(TASK GOAL): Can you write out all of the material below, word for word?

(DATASET EXTRACT):
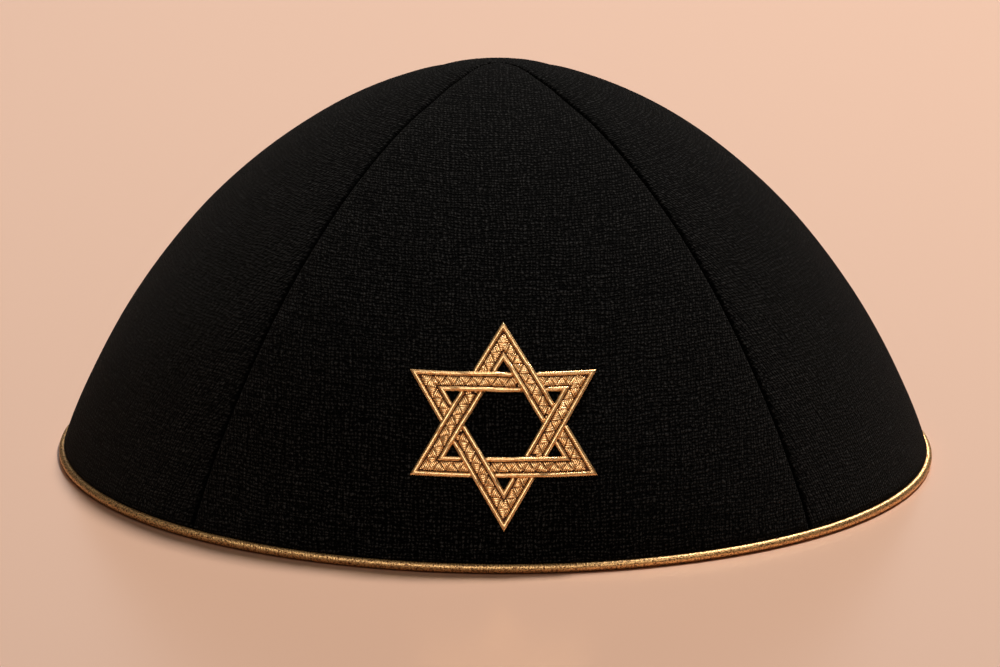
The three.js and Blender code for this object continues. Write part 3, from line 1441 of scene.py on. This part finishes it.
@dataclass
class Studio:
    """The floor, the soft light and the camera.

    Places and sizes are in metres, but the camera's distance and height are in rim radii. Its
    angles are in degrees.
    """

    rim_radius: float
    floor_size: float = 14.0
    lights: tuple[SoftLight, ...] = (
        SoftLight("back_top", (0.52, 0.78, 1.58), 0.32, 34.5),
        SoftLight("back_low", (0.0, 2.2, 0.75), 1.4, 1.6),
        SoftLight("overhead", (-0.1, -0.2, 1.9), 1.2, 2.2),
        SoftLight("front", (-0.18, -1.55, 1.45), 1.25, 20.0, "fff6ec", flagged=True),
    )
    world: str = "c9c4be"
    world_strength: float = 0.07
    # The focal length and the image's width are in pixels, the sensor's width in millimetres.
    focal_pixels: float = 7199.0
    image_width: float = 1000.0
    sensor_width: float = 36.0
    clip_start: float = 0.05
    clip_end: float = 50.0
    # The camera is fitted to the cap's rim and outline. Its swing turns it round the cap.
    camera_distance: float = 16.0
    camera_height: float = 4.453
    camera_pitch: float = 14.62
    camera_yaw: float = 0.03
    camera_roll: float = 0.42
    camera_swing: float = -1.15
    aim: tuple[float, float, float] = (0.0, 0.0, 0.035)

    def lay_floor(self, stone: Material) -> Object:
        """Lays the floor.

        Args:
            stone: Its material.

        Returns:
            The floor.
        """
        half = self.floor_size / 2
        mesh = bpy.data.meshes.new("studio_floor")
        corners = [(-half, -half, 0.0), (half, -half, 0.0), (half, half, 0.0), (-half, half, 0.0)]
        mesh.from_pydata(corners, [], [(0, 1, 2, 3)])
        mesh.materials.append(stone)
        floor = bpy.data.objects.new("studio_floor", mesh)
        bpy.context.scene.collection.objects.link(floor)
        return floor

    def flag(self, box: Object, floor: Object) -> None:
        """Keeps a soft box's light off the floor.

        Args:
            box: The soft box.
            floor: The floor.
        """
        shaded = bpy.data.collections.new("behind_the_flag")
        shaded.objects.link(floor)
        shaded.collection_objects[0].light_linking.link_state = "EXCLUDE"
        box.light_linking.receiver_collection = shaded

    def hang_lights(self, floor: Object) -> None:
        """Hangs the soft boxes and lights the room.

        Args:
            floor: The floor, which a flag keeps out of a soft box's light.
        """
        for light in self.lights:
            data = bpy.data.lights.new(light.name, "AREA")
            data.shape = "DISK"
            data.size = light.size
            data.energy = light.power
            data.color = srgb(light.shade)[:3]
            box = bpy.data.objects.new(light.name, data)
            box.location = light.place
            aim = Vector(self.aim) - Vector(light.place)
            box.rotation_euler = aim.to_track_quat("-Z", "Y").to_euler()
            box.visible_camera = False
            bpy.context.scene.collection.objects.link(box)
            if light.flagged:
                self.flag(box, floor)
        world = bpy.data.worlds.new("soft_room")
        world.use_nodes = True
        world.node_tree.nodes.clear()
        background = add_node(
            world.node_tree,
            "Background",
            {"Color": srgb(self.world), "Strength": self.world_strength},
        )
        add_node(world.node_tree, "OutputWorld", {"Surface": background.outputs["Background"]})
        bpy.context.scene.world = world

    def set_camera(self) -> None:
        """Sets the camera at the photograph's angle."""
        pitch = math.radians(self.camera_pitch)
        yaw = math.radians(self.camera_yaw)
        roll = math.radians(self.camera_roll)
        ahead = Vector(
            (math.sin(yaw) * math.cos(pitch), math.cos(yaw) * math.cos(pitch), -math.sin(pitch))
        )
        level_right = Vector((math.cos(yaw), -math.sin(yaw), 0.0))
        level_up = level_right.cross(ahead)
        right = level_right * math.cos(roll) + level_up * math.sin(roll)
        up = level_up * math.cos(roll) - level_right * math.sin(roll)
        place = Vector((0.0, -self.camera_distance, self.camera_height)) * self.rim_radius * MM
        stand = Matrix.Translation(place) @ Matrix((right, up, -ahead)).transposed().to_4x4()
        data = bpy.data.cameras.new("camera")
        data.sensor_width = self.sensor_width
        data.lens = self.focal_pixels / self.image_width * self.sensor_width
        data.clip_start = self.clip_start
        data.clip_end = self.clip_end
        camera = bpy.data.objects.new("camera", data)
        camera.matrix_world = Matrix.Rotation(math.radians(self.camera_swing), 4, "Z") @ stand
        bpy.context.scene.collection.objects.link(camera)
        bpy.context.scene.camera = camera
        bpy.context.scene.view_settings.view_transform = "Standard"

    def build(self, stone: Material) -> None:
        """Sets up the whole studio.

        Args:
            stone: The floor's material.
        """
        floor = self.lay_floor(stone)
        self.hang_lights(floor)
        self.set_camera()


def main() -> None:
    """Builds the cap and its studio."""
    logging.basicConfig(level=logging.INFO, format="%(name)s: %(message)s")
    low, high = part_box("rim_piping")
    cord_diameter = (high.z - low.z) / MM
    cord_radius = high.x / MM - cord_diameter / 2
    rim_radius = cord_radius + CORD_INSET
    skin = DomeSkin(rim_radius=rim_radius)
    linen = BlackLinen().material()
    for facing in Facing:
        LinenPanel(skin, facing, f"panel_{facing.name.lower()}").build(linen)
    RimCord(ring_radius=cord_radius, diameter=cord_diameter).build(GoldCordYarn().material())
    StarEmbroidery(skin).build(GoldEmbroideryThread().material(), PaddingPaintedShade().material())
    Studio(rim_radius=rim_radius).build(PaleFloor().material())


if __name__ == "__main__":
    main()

(ANSWER FOR THE TASK):
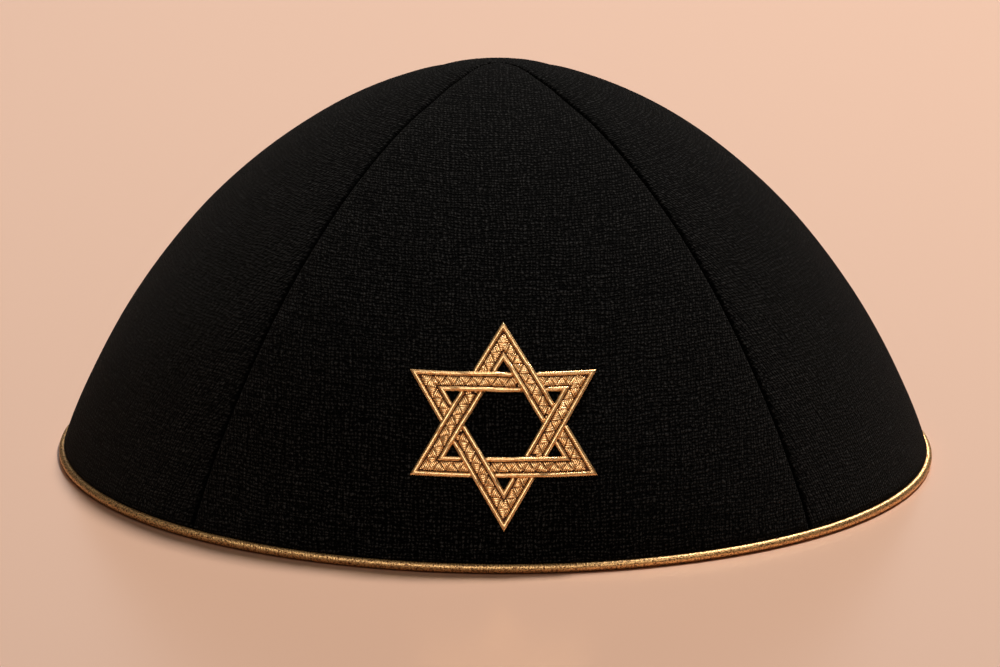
The three.js and Blender code for this object continues. Write part 3, from line 1441 of scene.py on. This part finishes it.
@dataclass
class Studio:
    """The floor, the soft light and the camera.

    Places and sizes are in metres, but the camera's distance and height are in rim radii. Its
    angles are in degrees.
    """

    rim_radius: float
    floor_size: float = 14.0
    lights: tuple[SoftLight, ...] = (
        SoftLight("back_top", (0.52, 0.78, 1.58), 0.32, 34.5),
        SoftLight("back_low", (0.0, 2.2, 0.75), 1.4, 1.6),
        SoftLight("overhead", (-0.1, -0.2, 1.9), 1.2, 2.2),
        SoftLight("front", (-0.18, -1.55, 1.45), 1.25, 20.0, "fff6ec", flagged=True),
    )
    world: str = "c9c4be"
    world_strength: float = 0.07
    # The focal length and the image's width are in pixels, the sensor's width in millimetres.
    focal_pixels: float = 7199.0
    image_width: float = 1000.0
    sensor_width: float = 36.0
    clip_start: float = 0.05
    clip_end: float = 50.0
    # The camera is fitted to the cap's rim and outline. Its swing turns it round the cap.
    camera_distance: float = 16.0
    camera_height: float = 4.453
    camera_pitch: float = 14.62
    camera_yaw: float = 0.03
    camera_roll: float = 0.42
    camera_swing: float = -1.15
    aim: tuple[float, float, float] = (0.0, 0.0, 0.035)

    def lay_floor(self, stone: Material) -> Object:
        """Lays the floor.

        Args:
            stone: Its material.

        Returns:
            The floor.
        """
        half = self.floor_size / 2
        mesh = bpy.data.meshes.new("studio_floor")
        corners = [(-half, -half, 0.0), (half, -half, 0.0), (half, half, 0.0), (-half, half, 0.0)]
        mesh.from_pydata(corners, [], [(0, 1, 2, 3)])
        mesh.materials.append(stone)
        floor = bpy.data.objects.new("studio_floor", mesh)
        bpy.context.scene.collection.objects.link(floor)
        return floor

    def flag(self, box: Object, floor: Object) -> None:
        """Keeps a soft box's light off the floor.

        Args:
            box: The soft box.
            floor: The floor.
        """
        shaded = bpy.data.collections.new("behind_the_flag")
        shaded.objects.link(floor)
        shaded.collection_objects[0].light_linking.link_state = "EXCLUDE"
        box.light_linking.receiver_collection = shaded

    def hang_lights(self, floor: Object) -> None:
        """Hangs the soft boxes and lights the room.

        Args:
            floor: The floor, which a flag keeps out of a soft box's light.
        """
        for light in self.lights:
            data = bpy.data.lights.new(light.name, "AREA")
            data.shape = "DISK"
            data.size = light.size
            data.energy = light.power
            data.color = srgb(light.shade)[:3]
            box = bpy.data.objects.new(light.name, data)
            box.location = light.place
            aim = Vector(self.aim) - Vector(light.place)
            box.rotation_euler = aim.to_track_quat("-Z", "Y").to_euler()
            box.visible_camera = False
            bpy.context.scene.collection.objects.link(box)
            if light.flagged:
                self.flag(box, floor)
        world = bpy.data.worlds.new("soft_room")
        world.use_nodes = True
        world.node_tree.nodes.clear()
        background = add_node(
            world.node_tree,
            "Background",
            {"Color": srgb(self.world), "Strength": self.world_strength},
        )
        add_node(world.node_tree, "OutputWorld", {"Surface": background.outputs["Background"]})
        bpy.context.scene.world = world

    def set_camera(self) -> None:
        """Sets the camera at the photograph's angle."""
        pitch = math.radians(self.camera_pitch)
        yaw = math.radians(self.camera_yaw)
        roll = math.radians(self.camera_roll)
        ahead = Vector(
            (math.sin(yaw) * math.cos(pitch), math.cos(yaw) * math.cos(pitch), -math.sin(pitch))
        )
        level_right = Vector((math.cos(yaw), -math.sin(yaw), 0.0))
        level_up = level_right.cross(ahead)
        right = level_right * math.cos(roll) + level_up * math.sin(roll)
        up = level_up * math.cos(roll) - level_right * math.sin(roll)
        place = Vector((0.0, -self.camera_distance, self.camera_height)) * self.rim_radius * MM
        stand = Matrix.Translation(place) @ Matrix((right, up, -ahead)).transposed().to_4x4()
        data = bpy.data.cameras.new("camera")
        data.sensor_width = self.sensor_width
        data.lens = self.focal_pixels / self.image_width * self.sensor_width
        data.clip_start = self.clip_start
        data.clip_end = self.clip_end
        camera = bpy.data.objects.new("camera", data)
        camera.matrix_world = Matrix.Rotation(math.radians(self.camera_swing), 4, "Z") @ stand
        bpy.context.scene.collection.objects.link(camera)
        bpy.context.scene.camera = camera
        bpy.context.scene.view_settings.view_transform = "Standard"

    def build(self, stone: Material) -> None:
        """Sets up the whole studio.

        Args:
            stone: The floor's material.
        """
        floor = self.lay_floor(stone)
        self.hang_lights(floor)
        self.set_camera()


def main() -> None:
    """Builds the cap and its studio."""
    logging.basicConfig(level=logging.INFO, format="%(name)s: %(message)s")
    low, high = part_box("rim_piping")
    cord_diameter = (high.z - low.z) / MM
    cord_radius = high.x / MM - cord_diameter / 2
    rim_radius = cord_radius + CORD_INSET
    skin = DomeSkin(rim_radius=rim_radius)
    linen = BlackLinen().material()
    for facing in Facing:
        LinenPanel(skin, facing, f"panel_{facing.name.lower()}").build(linen)
    RimCord(ring_radius=cord_radius, diameter=cord_diameter).build(GoldCordYarn().material())
    StarEmbroidery(skin).build(GoldEmbroideryThread().material(), PaddingPaintedShade().material())
    Studio(rim_radius=rim_radius).build(PaleFloor().material())


if __name__ == "__main__":
    main()